Indonesia is also one of the world’s biggest consumers of palm oil, using it as edible oils and biofuels. The country has projected 40 million metric tons by 2020.
7. Biodiversity Hotspot
Indonesia has a diverse mix of exotic and endangered wildlife. Head to Sumatra if you are curious to see large mammals, including the Sumatran tiger, Sumatran orangutan, Sumatran rhinoceros, gibbons, macaques, and elephants.
Although Indonesia makes up 1 percent of the Earth’s land mass, the rainforests make up 17 percent of the world’s bird species, 12 percent of mammals, and 10 percent of the world’s flora and fauna.
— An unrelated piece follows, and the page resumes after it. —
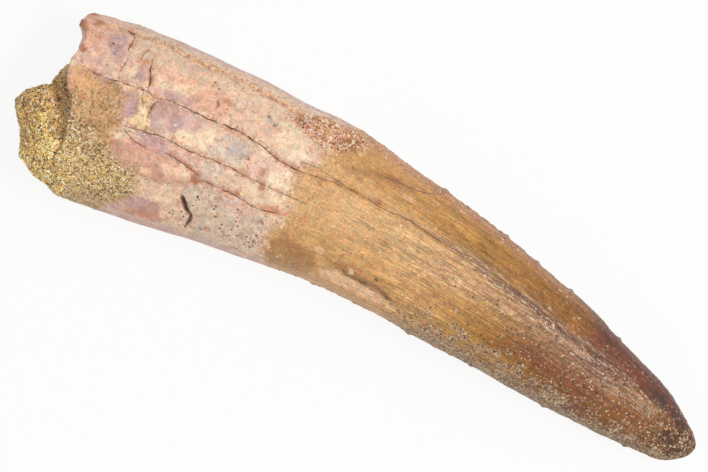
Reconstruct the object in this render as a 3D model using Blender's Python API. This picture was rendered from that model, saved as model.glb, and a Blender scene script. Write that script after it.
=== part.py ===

Add Indonesia to your must-visit list if you are a nature lover.
Few know Indonesia became the first developing country to operate its indigenously-made satellite system. One of the magnificent facts is that Indonesia is in the G20 group of the world’s fastest-growing economies. The country has many more impressive facts–it has the world’s largest gold mine, the largest archipelago of over 17000 islands, a deadly harvesting festival, and the Guinness World record holder for the largest packet of instant noodles. Pack your bags to Jakarta, Asia’s most Instagrammed city, and explore more such intriguing facts.